Все логично и последовательно: он хотел красиво жить и красиво умереть. В первой прославившей его вещи — автобиографической «Исповеди маски» — Мисима писал: «Обычная жизнь — от одного этого словосочетания меня бросило в дрожь». Тема беспокоила его, и в пьесе «Надгробие Комати» мудрый ответ на вопрос о смысле жизни — «Да просто в том, чтобы жить» — дает уродливая старуха, но не автор. Пафос «Женщины в песках» — обычной жизни не бывает — Мисиме был неведом, он так и умер в заблуждении.
Другую свою важнейшую иллюзию последних лет жизни — что писатель может обойтись без слов — Мисима попытался доказать в программном эссе «Солнце и сталь». В нем нет ничего от свободной прелести жанра дзуйхицу, его легкости («Записки мотылька», «Дневник летучей паутинки»: никакой металлургии) — это статья или, скорее, трактат о том, что «язык тела», по меньшей мере, не уступает «языку слов». Тело Мисимы действительно добилось многого, почти невозможного: хилый от природы, он сумел сделаться атлетом и мастером классических видов борьбы — всех этих «-до»: айкидо, дзюдо, кэндо (фехтование на мечах) и пр. Взявшись за лепку собственного образа, он изваял и возомнил, в итоге потерпев чувствительное поражение, не сказать — провал.
Мисима поклонялся силе, но он писатель — писатель большого, выдающегося таланта, а таланту всегда интереснее слабость. И в манифесте силы «Солнце и сталь» ярче всего написано о слабости: «Детство я провел у окна, жадно вглядываясь вдаль и надеясь, что ветер принесет оттуда тучи События». Какой точный образ человечества, проводящего у окна не только детство, но и всю жизнь.
Мачо Мисима заявляет: «Слова „совесть интеллигента“, „интеллектуальное мужество“ для меня — пустой звук». И тут же, пышно пиша о своем стиле, о его благородстве и суровости, вдруг по-интеллигентски признается, резко идя на попятную: «Впрочем, я не хочу сказать, что моя проза обладает подобным качеством…» Вот это — именно «интеллектуальное мужество» художника, который, как все — как любой, когда-либо бравшийся за перо, — не контролирует слово.

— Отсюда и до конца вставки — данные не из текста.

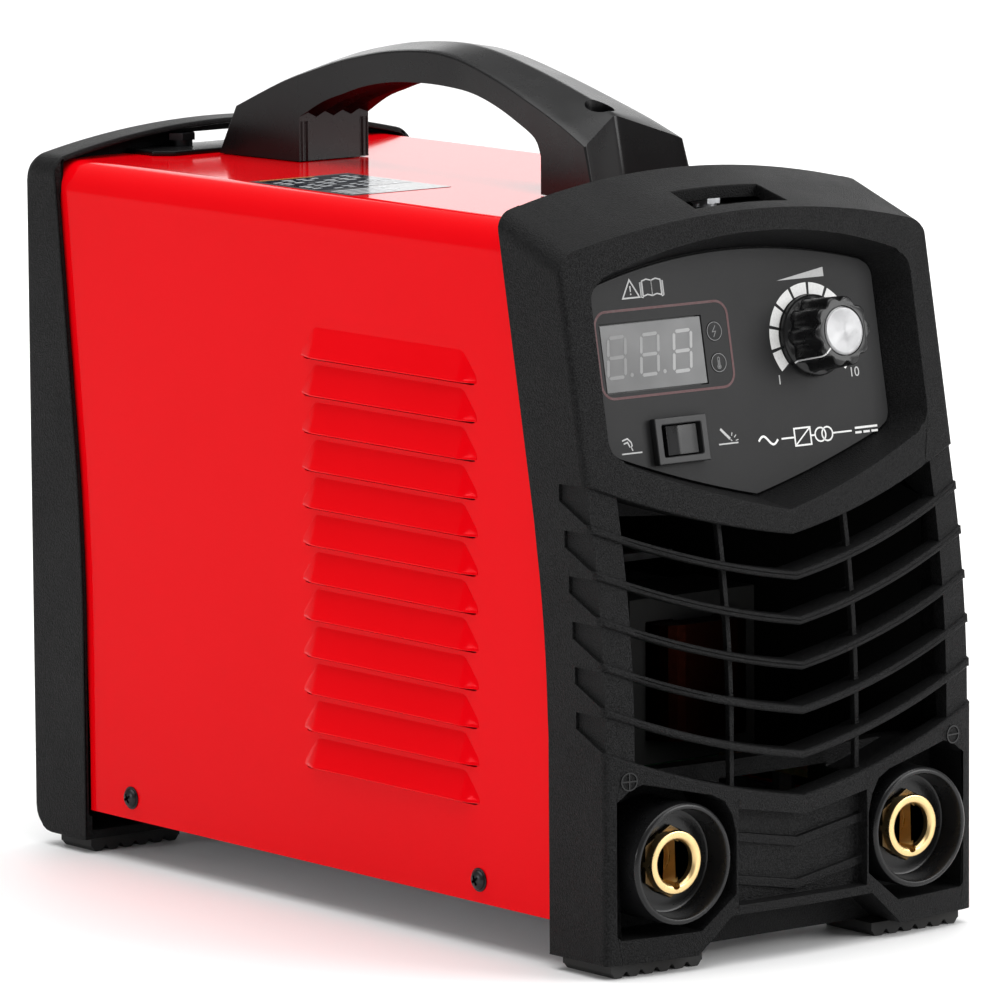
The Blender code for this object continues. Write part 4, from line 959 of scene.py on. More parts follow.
def build_handle():
    """A waisted arch; each station holds outer (y, z), inner (y, z), crown and ridge shares."""
    foot = COVER_TOP_Z + 0.3
    ends = [(254.0, foot, 217.0, foot, 0.0, 0.0)]
    arch = [(246.5, 228.9, 217.0, 227.4, 0.6, 0.6), (226.0, 237.5, 206.0, 232.8, 1.4, 0.9),
            (208.0, 243.2, 196.0, 236.0, 1.4, 1.0), (193.6, 246.9, 185.8, 238.9, 1.2, 1.0),
            (175.0, 250.3, 172.0, 241.2, 1.0, 1.0), (156.0, 251.8, 156.0, 242.0, 0.9, 1.0),
            (143.0, 251.0, 143.0, 241.7, 1.0, 1.0), (130.4, 248.6, 131.5, 240.6, 1.2, 1.0),
            (114.0, 244.4, 120.0, 238.0, 1.4, 1.0), (98.0, 239.6, 108.5, 234.2, 1.6, 0.8),
            (83.3, 234.8, 98.5, 230.0, 1.7, 0.3), (70.9, 230.0, 95.3, 225.0, 1.7, 0.0)]
    tail = [(66.0, foot, 95.3, foot, 0.0, 0.0)]
    stations = ends + catmull(arch, 4) + tail
    crown, notch, edge, ridge = 2.2, 9.0, 0.7, 0.03
    ridges = ((1.0, 0.0), (0.74, 2.0), (0.5, -0.6), (0.25, 2.0), (0.0, -0.6))
    under = list(ridges) + [(-u, rise) for u, rise in reversed(ridges[:-1])]
    across = mirrored([0.0, 0.05, 0.1, 0.17, 0.28, 0.4, 0.55, 0.7, 0.82, 0.92])
    loops = []
    last = len(stations) - 1
    for index, (oy, oz, iy, iz, crown_share, ridge_share) in enumerate(stations):
        top_half = grip_half_width(oy)
        low_half = grip_half_width(iy)
        nearness = 1.0 if index == last else min(1.0, max(0.0, (83.3 - oy) / 12.4))
        toward = Vector((0, iy - oy, iz - oz)).normalized()
        loop = []

        def top_point(u):
            peak = 1 - (math.hypot(u, ridge) - ridge) / (math.hypot(1, ridge) - ridge)
            setback = notch * peak * nearness
            rise = crown * crown_share * peak + 0.38 * setback * (crown_share > 0)
            return Vector((u * top_half, oy + setback, oz + rise))

        def corner(u, angle):
            point = top_point(u)
            point.x -= u * edge * (1 - math.cos(angle))
            return point + toward * (edge * (1 - math.sin(angle)) if crown_share else 0)
        loop += [corner(-1, angle) for angle in sweep(0, 90, 3)]
        loop += [top_point(u) for u in across]
        loop += [corner(1, angle) for angle in sweep(90, 0, 3)]
        for u, rise in under:
            loop.append(Vector((u * low_half, iy, iz + rise * ridge_share)))
        loops.append(loop)
    handle = loft(loops)
    for _, y in GRIP_SCREWS:
        bore(handle, "z", (0, y), 221.5, 262, 4.4, 40)
        bore(handle, "z", (0, y), 200, 228, 2.4, 24)
    for side, _ in SIDES:
        for x, radius in ((10.6, 0.7), (12.4, 0.5)):
            bore(handle, "z", (side * x, 216.8), foot - 1, 226.0, radius, 16)
    weld(handle)
    soften(handle, 0.25, 2, 48)
    put(handle, "carry_handle", "black_textured", "satin_black", smooth=24,
        stands_for=["handle"])


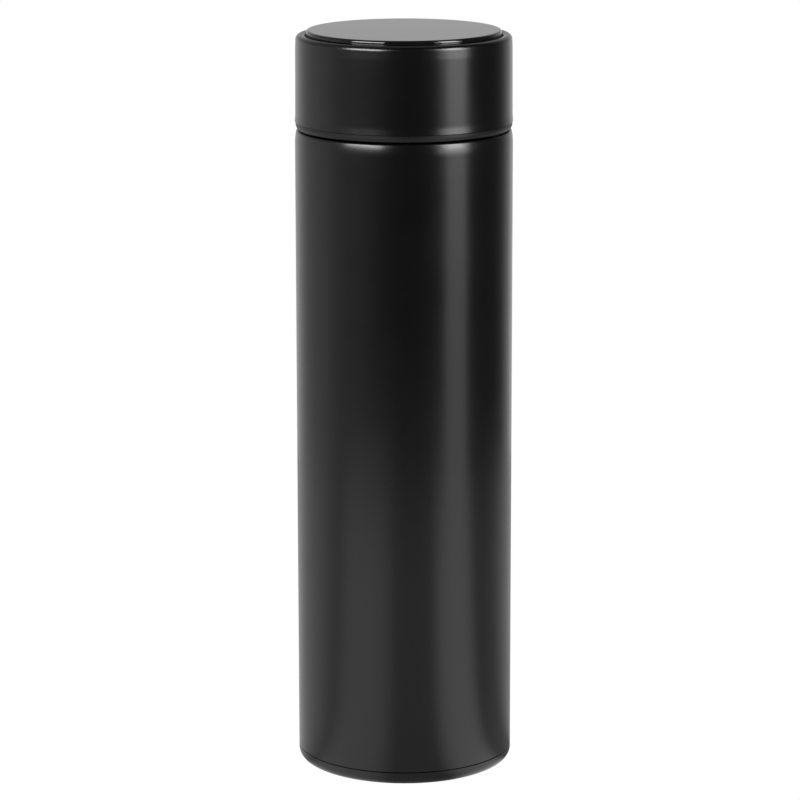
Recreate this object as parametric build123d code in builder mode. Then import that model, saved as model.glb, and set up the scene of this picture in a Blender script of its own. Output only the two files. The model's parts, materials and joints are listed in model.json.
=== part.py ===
from build123d import *
from math import cos, radians, sin
import os

# A double-walled steel vacuum flask with a screw lid that shows the drink's temperature.
# Millimetres. The flask stands on Z = 0 with its axis on Z, and its front faces -Y.

# ---- Driving dimensions: the flask ----
body_r = 32.65
shoulder_z = 195.2  # flat ring round the neck
lip_z = 207.5  # rim of the mouth
shell_wall = 0.5
liner_wall = 0.4
base_seam_z = 3.9  # top edge of the base cap's band
base_seam_gap = 0.2
shoulder_inset = 0.42  # the wall draws in softly over the last few millimetres
shoulder_draw = 2.5
shoulder_soft_fillet = 18.0
shoulder_fillet = 0.7
neck_r = 25.4
neck_fillet = 0.8
liner_r = 29.2  # inside of the liner
mouth_r = 23.3  # inside of the neck above the strainer's ledge
ledge_r = 21.9  # inside of the neck below the ledge
ledge_z = 199.0
liner_floor_z = 12.0
liner_weld_z = 21.0  # butt weld between the liner tube and its bottom

# ---- Driving dimensions: the screw thread ----
thread_pitch = 4.0
thread_root_width = 2.5
thread_crest_width = 1.3
neck_thread_height = 1.1
neck_thread_z = 198.4
neck_thread_turns = 1.6
insert_thread_height = 1.25
insert_thread_turns = 1.75
thread_sink = 0.3  # how far a ridge reaches into the wall it stands on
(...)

Телу приказать можно, слову — не удается.
Уже на третьей странице «Солнца и стали» Мисима прокламирует свое «нынешнее предубеждение против всех и всяческих слов». И далее — семьдесят пять страниц: многословных, занудных, с длиннотами, перепевами, повторами.
Мисима загнал себя в узкую щель между двумя невозможностями. Одна — общественная жизнь: «Есть ли более страстная ипостась бытия, чем чувство принадлежности кому-то или чему-то?» Назначив себя в лидеры национального возрождения, он поневоле должен был прибегать к доступным массе плакатным словам: «Рожденные усилием воли, эти слова требовали отказа от своего „я“; они с самого начала не имели ни малейшей связи с обыденной психологией. Несмотря на расплывчатость заключенного в них смысла, слова-лозунги источали поистине неземное сияние».
Нам ли не знать этой коллизии: все хорошие слова и красивые фразы заняты лозунгами. «Ум», «честь», «совесть», «наша эпоха», «слава», «народ», «мир», «труд», «май»… Для частной жизни остается мычание и молчание.
Обратим внимание на оговорку: «Несмотря на расплывчатость заключенного в них смысла…» Для японца — конкретного, точного, вещественного — это приговор.
Другая невозможность, перед которой оказался Мисима, — совершенно противоположная, антиконформистская, романтическая. Огромная амбиция, писательская гордыня побуждала к личному творческому подвигу: «Я должен был изобрести хитроумную процедуру, которая позволила бы фиксировать тень каждого мига жизни». Это уж сверхъяпонскость — запечатлеть даже не миг, но тень его! Мисима в своих художественных намерениях нацелился забраться дальше всех, дальше Басе. Неудивительно, что ему это не удалось.
Итог: попытка замены «языка слов» — «языком тела». Попытка жалкая, заведомо обреченная на провал — и семидесяти пяти страниц не надо.
Слова доказываются либо словами, либо молчанием. Но молчание — только молчанием. Оттого «Солнце и сталь» — тускло и слабо.
Апология молчания. Японская живопись эту проблему решила. Литература — по определению — нет. В словесности не найти аналога пустотам на холсте. Не белые же страницы… В обыденной жизни молчание — тоже высказывание. На письме паузу не выдержишь, к стене не отвернешься, обета не дашь.